Chinese hackers tricked a Tesla Model S to go into the wrong lane by merely placing some stickers on the road. Keen Labs is one of the most respected cybersecurity research teams around the globe. They worked to trick Tesla Autopilot in several ways to prove there are flaws in the system.
The first step was to make changes to road lane markings. They did this by adding patches to the line which made it appear blurred. While it worked, Keen labs didn’t feel that it would be a real-world scenario. Instead, they decided to make a fake lane.

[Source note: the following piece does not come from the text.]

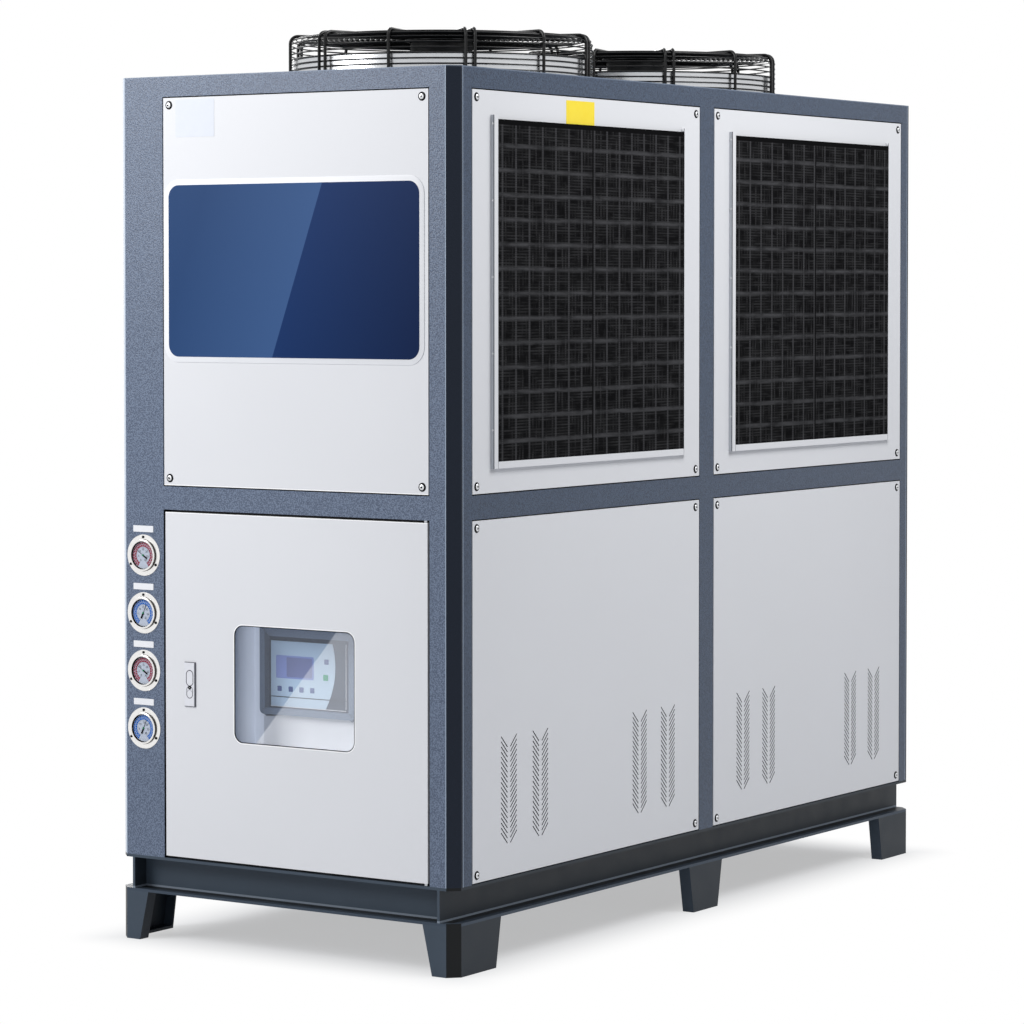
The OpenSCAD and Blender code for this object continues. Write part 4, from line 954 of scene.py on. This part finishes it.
# The edge of the field runs from x = 0.140 at z = 0.684 to x = -0.070 at z = 0.438
pane_line = node(pane, "Math", pane_parts["Z"], 0.210 / 0.246,
                 -0.070 - 0.438 * 0.210 / 0.246, operation="MULTIPLY_ADD")
pane_side = node(pane, "Math", pane_parts["X"], pane_line, operation="SUBTRACT")
pane_reflection_field = node(pane, "MapRange", pane_side, 0.0, 0.001, 0.0, 1.0)
pane_tint = node(pane, "MixRGB", pane_reflection_field, colour("#EEF1F6"), colour("#FFFFFF"))
pane_clear = node(pane, "BsdfTransparent", {"Color": pane_tint})
pane_haze_and_reflection = node(pane, "BsdfDiffuse", {"Color": colour("#E4E8F0")})
pane_body = node(pane, "MixShader", node(pane, "MapRange", pane_reflection_field, 0.0, 1.0, 0.05, 0.21),
                 pane_clear, pane_haze_and_reflection)
pane_shine = node(pane, "BsdfGlossy", {"Color": (1, 1, 1, 1), "Roughness": 0.06})
pane_fresnel = node(pane, "LayerWeight", {"Blend": 0.05})
pane_seen = node(pane, "MixShader", pane_fresnel.outputs["Fresnel"], pane_body, pane_shine)
# Light passes the pane unchecked, so that the recess behind it is lit
pane_lit = node(pane, "BsdfTransparent", {"Color": (1, 1, 1, 1)})
node(pane, "OutputMaterial", node(pane, "MixShader", seen(pane), pane_lit, pane_seen))
dress(pane, "door_glass")

# A thin bead of black rubber lies on the pane all round the cut-out
rubber = mottled("black_rubber_bead", (0.003, 1), "#1C1F25", "#24272E", 0.6, shine=0.15)
seal = rounded_plate(0.3096, 0.2456, 0.0218, 0.0010)
flats = sorted(seal.faces, key=lambda face: abs(face.normal.z))[-2:]
bmesh.ops.inset_individual(seal, faces=flats, thickness=0.0017, depth=0.0)
flat_edges = [edge for face in flats for edge in face.edges]
bmesh.ops.delete(seal, geom=flats, context="FACES_ONLY")
bmesh.ops.bridge_loops(seal, edges=flat_edges)
seal.transform(facing(0, window_x, window_z, -0.0015))
piece("window_seal", seal, [rubber], "door")


# Latch and hinges. The flush latch is moulded in pale plastic, with a blackened
# lock barrel that takes a key, and the door turns on two steel pins.
latch_x = -0.239
latch_z = 0.553
latch_half_w = 0.0145
latch_half_h = 0.0470
pale = finish("pale_grey_moulded_plastic")
pale_wave = noise(pale, 0.01, 2)
pale_parts = axes(pale)
pale_way = axes(pale, "Normal")
pale_base = node(pale, "MixRGB", pale_wave, colour("#DADBE0"), colour("#E2E3E8"))
# Painted shade in the grooves and on the walls that don't face out
pale_shade = node(pale, "Math", where(pale, (pale_way["Y"], -0.6)),
                 where(pale, (pale_parts["Y"], -half_l - 0.0002)), operation="MAXIMUM")


def slot_line(middle, half, radius, width):
    """A line round a slot with round ends, in the plane of the latch"""
    rise = node(pale, "Math", pale_parts["Z"], middle, operation="SUBTRACT")
    rise = node(pale, "Math", rise, operation="ABSOLUTE")
    past = node(pale, "Math", node(pale, "Math", rise, half, operation="SUBTRACT"), 0.0,
                operation="MAXIMUM")
    side = node(pale, "Math", pale_parts["X"], latch_x, operation="SUBTRACT")
    reach = node(pale, "Math", node(pale, "Math", side, side, operation="MULTIPLY"),
                 node(pale, "Math", past, past, operation="MULTIPLY"), operation="ADD")
    reach = node(pale, "Math", node(pale, "Math", reach, 0.5, operation="POWER"), radius,
                 operation="SUBTRACT")
    reach = node(pale, "Math", reach, operation="ABSOLUTE")
    return where(pale, (width / 2, reach))


# Painted shade as dark lines round the paddle's pocket and the push button
pale_groove_shade = node(pale, "Math", slot_line(0.5661, 0.0075, 0.0090, 0.0015),
                  slot_line(0.5365, 0.0047, 0.0077, 0.0015), operation="MAXIMUM")
# Painted shade on the rim at the right, at the top and at the bottom
pale_rise = node(pale, "Math", pale_parts["Z"], latch_z, operation="SUBTRACT")
pale_rise = node(pale, "Math", pale_rise, operation="ABSOLUTE")
pale_rim_shade = node(pale, "Math",
                where(pale, (pale_parts["X"], latch_x + latch_half_w - 0.0024)),
                where(pale, (pale_rise, latch_half_h - 0.0013)), operation="MAXIMUM")
for place, tone in ((pale_shade, "#4C4E54"), (pale_groove_shade, "#50525A"), (pale_rim_shade, "#5C5E65")):
    pale_base = node(pale, "MixRGB", place, pale_base, colour(tone))
node(pale, "OutputMaterial", node(pale, "BsdfPrincipled", {
    "Base Color": pale_base, "Roughness": 0.36, "Specular IOR Level": 0.2}))
dress(pale, "latch_plate", "latch_paddle")

barrel = bmesh.new()
lathe(barrel, [(0, 0.0004), (0.0039, 0.0004), (0.0042, 0.0), (0.0042, -0.0008)], 24)
block(barrel, Matrix.Translation((0, 0, 0.0004)), (0.0011, 0.0016, 0.0006), 1)
barrel.transform(facing(0, latch_x, latch_z - 0.0067, 0.0032))
piece("lock_barrel", barrel, [black_finish_and_shade, bright_zinc], "door")

turned = mottled("turned_bright_steel", (0.002, 2, 0.5, (1, 1, 8)), "#A8ABB0", "#C2C5CA",
                 0.3, metallic=1.0)
dress(turned, "hinge_pins")


# Water ports. Two turned brass sockets with round flanges stand in the rear
# panel, ready for 60.3 mm pipes.
brass = mottled("turned_brass", (0.004, 2, 0.5, (1, 8, 1)), "#B99A58", "#CDB06B",
                (0.24, 0.38), metallic=1.0)
dress(brass, "water_ports")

With three small squares placed strategically on the road, Tesla autopilot thought it was a lane. In fact, the car took them into the real left lane on the test track where the stickers were placed. These experiments just prove that Tesla architecture still has some serious safety risks. Reverse-lane recognition is essential for autonomous driving and the software doesn’t ignore fake lanes. With this flaw revealed, it’s simple to see how a traffic accident could occur.
The team went on to try out some other attacks as well. This included ways to remote control steering and start the wipers. The only way they were able to hack the steering was from within the vehicle while in cruise control. As far as the wipers go, there was no easy way to take over operation of them. Still, Tesla hasn’t had much to say about any of their findings.
Other Tesla Hacking History
This isn’t the first time we’ve seen Keen Labs attempt to find vulnerabilities in the Tesla system. Back in 2016, the hackers found a way to remotely control the brakes. So, what are your thoughts? Does the ability to trick Tesla systems into believing there is a road that doesn’t exist scare you? Would you still drive one of the 2020 Tesla vehicles knowing this?